For Tibetans, this provision directly threatens grassroots language preservation initiatives, including informal campaigns encouraging the use of Tibetan in daily life, cultural practices, and community gatherings. Under the new law, such efforts could be construed as violations, effectively penalising Tibetans for exercising their linguistic rights. Similar implications extend to other minority groups, including Mongolian and Uyghur communities.

The law further mandates the prioritisation of Mandarin Chinese (Putonghua) throughout the education system, requiring students to achieve proficiency in the national language during compulsory education. This provision formalises a decades-long erosion of Tibetan-medium education. In earlier decades, Tibetan was widely used as the primary language of instruction for core subjects in Tibetan schools, with Mandarin introduced at later stages. However, since the 1990s, and more intensively in recent years, these protections have been progressively dismantled and replaced by policies promoting linguistic standardisation and assimilation.

The expansion of the state-run boarding school system in Tibetan areas has accelerated this process. Tibetan children are increasingly required to live and study in residential schools, often far from their families, where Mandarin is the dominant language of instruction and daily communication.
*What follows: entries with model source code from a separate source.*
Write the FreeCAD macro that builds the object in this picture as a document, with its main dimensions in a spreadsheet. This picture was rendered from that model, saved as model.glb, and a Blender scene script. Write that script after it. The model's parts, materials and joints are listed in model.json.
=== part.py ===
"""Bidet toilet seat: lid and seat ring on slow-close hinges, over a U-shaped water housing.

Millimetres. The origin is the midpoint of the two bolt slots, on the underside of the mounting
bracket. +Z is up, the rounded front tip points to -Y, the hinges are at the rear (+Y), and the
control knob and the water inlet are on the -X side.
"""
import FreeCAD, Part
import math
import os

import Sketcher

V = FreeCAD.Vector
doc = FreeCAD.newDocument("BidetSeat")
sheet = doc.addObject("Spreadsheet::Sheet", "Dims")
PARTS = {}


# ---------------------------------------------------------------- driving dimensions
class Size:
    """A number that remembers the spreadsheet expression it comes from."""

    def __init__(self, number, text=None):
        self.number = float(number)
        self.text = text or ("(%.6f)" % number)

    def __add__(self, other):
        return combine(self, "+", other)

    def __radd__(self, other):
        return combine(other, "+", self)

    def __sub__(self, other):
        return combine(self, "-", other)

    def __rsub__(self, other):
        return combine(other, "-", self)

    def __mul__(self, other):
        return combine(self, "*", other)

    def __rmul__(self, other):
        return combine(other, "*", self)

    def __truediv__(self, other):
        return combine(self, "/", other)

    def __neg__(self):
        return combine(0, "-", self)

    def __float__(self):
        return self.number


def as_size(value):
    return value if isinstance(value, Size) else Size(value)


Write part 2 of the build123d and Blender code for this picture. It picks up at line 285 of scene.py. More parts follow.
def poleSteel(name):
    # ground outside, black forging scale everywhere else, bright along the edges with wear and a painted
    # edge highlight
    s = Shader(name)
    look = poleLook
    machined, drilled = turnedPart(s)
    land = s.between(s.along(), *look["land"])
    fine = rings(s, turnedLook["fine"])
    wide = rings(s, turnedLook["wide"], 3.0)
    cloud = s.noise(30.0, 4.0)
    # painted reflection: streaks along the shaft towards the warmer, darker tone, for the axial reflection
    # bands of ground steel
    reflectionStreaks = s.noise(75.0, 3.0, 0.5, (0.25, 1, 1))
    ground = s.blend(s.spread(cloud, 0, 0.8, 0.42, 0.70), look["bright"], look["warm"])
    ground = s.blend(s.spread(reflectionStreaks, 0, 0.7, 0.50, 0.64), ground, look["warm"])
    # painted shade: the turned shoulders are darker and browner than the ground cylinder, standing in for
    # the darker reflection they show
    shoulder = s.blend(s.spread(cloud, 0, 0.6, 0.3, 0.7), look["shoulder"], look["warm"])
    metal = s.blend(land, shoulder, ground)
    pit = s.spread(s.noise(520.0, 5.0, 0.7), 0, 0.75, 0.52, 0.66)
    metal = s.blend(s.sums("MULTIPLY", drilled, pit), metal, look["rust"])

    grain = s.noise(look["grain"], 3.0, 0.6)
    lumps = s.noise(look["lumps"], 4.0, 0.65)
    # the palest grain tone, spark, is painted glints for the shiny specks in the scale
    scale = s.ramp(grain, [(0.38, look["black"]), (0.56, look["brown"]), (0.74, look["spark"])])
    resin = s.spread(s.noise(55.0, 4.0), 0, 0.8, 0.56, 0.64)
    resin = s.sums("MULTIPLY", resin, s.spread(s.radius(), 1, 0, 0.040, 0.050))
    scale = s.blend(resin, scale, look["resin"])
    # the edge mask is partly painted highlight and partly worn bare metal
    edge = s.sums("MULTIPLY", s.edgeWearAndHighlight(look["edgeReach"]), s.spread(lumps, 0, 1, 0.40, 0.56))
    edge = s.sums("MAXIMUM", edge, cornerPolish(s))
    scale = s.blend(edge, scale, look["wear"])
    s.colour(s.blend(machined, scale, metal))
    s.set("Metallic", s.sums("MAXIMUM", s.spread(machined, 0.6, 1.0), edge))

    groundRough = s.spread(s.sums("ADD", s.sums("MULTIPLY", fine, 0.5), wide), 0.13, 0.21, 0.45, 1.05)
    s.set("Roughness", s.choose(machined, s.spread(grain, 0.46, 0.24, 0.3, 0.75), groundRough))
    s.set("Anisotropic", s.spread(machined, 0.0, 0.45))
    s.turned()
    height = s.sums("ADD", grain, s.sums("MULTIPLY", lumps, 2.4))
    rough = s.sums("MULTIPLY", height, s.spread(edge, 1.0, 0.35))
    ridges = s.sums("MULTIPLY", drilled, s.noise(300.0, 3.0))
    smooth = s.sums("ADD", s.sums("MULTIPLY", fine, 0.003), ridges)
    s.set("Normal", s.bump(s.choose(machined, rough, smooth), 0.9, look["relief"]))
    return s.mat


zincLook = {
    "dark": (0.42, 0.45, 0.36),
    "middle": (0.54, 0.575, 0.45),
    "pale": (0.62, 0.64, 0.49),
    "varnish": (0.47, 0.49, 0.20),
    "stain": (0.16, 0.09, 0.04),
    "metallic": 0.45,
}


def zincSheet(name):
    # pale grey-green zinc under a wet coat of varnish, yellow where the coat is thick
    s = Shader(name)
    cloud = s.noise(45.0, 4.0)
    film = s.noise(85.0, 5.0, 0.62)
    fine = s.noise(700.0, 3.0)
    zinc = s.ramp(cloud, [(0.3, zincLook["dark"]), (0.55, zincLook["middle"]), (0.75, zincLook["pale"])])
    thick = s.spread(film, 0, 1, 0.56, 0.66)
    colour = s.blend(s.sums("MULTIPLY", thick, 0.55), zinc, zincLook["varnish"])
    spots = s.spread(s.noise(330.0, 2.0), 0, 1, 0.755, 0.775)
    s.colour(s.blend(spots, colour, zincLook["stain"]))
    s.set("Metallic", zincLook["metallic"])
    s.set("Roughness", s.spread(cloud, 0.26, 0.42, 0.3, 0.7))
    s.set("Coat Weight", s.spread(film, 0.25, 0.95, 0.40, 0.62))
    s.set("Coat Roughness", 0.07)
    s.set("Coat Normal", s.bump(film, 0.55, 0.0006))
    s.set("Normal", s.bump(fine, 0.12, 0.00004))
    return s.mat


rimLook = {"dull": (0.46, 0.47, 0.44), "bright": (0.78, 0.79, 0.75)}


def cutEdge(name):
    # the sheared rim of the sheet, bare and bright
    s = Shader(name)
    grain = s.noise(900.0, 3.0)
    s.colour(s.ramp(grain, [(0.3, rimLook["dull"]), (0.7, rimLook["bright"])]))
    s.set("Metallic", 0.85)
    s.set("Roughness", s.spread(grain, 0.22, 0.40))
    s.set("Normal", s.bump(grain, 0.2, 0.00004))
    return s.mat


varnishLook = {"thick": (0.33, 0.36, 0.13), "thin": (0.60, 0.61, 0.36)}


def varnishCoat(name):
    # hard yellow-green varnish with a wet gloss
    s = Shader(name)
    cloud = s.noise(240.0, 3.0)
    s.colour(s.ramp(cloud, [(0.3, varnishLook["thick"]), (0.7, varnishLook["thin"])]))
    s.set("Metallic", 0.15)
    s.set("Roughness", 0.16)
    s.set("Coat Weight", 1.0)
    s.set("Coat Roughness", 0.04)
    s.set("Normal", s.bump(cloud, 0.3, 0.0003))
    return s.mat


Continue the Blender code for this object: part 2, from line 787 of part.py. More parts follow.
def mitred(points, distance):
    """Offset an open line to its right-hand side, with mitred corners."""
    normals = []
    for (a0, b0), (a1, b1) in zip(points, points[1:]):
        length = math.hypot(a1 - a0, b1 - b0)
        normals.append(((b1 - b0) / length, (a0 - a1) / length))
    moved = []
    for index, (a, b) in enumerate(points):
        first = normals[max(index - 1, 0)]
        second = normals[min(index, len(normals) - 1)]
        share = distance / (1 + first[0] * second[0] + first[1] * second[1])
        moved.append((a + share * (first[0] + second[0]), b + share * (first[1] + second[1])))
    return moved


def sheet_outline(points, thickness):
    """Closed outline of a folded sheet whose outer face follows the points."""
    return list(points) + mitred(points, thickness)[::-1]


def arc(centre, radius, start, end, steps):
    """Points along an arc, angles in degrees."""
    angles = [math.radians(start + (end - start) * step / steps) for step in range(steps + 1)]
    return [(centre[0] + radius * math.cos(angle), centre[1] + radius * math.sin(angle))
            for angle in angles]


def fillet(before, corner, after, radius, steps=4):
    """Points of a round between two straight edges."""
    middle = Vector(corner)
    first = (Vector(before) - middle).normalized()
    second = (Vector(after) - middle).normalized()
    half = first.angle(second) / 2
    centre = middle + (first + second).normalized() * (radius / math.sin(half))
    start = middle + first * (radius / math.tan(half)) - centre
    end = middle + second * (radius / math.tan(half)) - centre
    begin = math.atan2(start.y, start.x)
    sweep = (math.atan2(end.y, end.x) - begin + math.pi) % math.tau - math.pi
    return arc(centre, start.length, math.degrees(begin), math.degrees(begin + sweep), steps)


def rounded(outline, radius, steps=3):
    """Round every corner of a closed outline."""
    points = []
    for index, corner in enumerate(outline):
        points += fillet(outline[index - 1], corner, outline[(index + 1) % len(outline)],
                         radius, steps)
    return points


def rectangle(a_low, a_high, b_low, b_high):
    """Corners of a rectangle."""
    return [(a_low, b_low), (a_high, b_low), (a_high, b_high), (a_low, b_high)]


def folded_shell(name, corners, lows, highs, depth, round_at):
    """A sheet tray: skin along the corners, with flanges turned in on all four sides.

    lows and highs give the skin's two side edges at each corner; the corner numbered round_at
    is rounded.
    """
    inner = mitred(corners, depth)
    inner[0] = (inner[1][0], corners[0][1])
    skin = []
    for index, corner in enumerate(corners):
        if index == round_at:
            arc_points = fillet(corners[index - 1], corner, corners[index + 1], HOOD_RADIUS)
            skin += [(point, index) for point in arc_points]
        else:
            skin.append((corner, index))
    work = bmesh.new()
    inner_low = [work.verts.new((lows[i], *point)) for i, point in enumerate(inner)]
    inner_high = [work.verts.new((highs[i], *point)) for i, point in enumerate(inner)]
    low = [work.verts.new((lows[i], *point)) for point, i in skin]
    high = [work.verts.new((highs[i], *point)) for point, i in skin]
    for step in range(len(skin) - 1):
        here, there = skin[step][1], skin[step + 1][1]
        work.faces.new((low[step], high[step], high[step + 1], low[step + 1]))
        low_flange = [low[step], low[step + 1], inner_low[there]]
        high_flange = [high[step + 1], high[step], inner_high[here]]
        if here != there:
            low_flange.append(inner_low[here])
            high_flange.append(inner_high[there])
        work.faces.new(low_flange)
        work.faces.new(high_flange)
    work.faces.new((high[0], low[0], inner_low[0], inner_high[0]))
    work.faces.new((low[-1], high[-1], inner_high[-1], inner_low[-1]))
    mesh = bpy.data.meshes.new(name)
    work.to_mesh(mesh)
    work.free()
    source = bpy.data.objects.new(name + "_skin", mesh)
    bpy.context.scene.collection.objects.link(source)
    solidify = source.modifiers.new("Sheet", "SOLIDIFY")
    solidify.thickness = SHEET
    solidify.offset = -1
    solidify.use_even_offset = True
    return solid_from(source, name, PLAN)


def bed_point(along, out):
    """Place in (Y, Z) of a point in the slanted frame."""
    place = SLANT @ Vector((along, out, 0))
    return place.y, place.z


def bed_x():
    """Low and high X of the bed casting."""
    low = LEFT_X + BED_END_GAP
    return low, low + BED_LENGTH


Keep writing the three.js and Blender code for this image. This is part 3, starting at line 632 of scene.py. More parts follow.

This system significantly disrupts the intergenerational transmission of Tibetan language, culture, and religious values, raising serious concerns about cultural survival.

Beyond language and education, the law mandates the integration of state ideology across all aspects of social life. It requires authorities to promote “traditional Chinese culture,” “red culture,” and socialist values through education systems, media, and public institutions. Curricula at all levels must incorporate patriotism, collectivism, and narratives aligned with Communist Party history and national development. Textbooks are subject to centralised control, while media outlets are tasked with disseminating content that reinforces state-defined identity. Even family education is expected to align with these objectives, promoting loyalty to the Party and discouraging alternative perspectives.

The law also promotes increased “interaction, exchange, and intermingling” among ethnic groups, a policy direction widely understood as facilitating assimilation into the dominant Han Chinese culture. Measures such as labour transfers, relocation policies, and social integration initiatives risk further diluting distinct ethnic identities and weakening community cohesion.

Religious freedom in Tibetan areas is also likely to be further restricted under the law. It calls for aligning religious institutions with socialist principles and promoting national unity within religious practice. Monastic institutions, which have historically played a central role in preserving Tibetan culture and identity, are increasingly subjected to political control, including mandatory patriotic education and the prioritisation of Mandarin language instruction.

These developments take place within a broader context of repression targeting Tibetan cultural and linguistic rights. In recent years, non-governmental initiatives aimed at preserving Tibetan language and culture have been systematically curtailed. Individuals advocating for linguistic and cultural rights have faced arbitrary detention, ill-treatment, and imprisonment. Private educational institutions have been closed, and monastic centres have been required to conform to state-imposed curricula.

The recent case of Tibetan monk Palden Yeshi illustrates the human impact of these policies. After nearly five years of enforced disappearance, the news surfaced that he had been sentenced to six years’ imprisonment for organising voluntary classes during school holidays to teach Tibetan language to local children. His case underscores the increasing criminalisation of efforts to sustain Tibetan linguistic and cultural heritage.

The “Ethnic Unity and Progress Law” represents the culmination of a long-standing process of weakening the framework of regional ethnic autonomy. Legal protections nominally guaranteed under the Regional National Autonomy Law and the Chinese Constitution have been progressively undermined, particularly since amendments in 2001 that prioritised Mandarin in minority education systems. The new law consolidates these changes into a binding legal structure that advances assimilation as a central objective of state policy.

“The Chinese legal system must adopt a human rights-based approach and ensure its strict implementation across all legal and policy-making processes to guarantee the full realisation of fundamental rights in Tibet. This includes the protection of the rights to education, language, religion, and culture, in accordance with both domestic legal guarantees and international human rights standards,” said Dawa Tashi, Tibetan researcher at the Tibetan Centre for Human Rights and Democracy.

TCHRD calls on the Chinese authorities to immediately repeal or fundamentally revise the “Ethnic Unity and Progress Law,” along with all related policies and practices that undermine Tibetan language and cultural identity. The law constitutes a direct assault on the survival of Tibet’s distinct cultural heritage and represents a serious violation of Tibetans’ rights to maintain their identity, practice their culture, and exercise meaningful autonomy.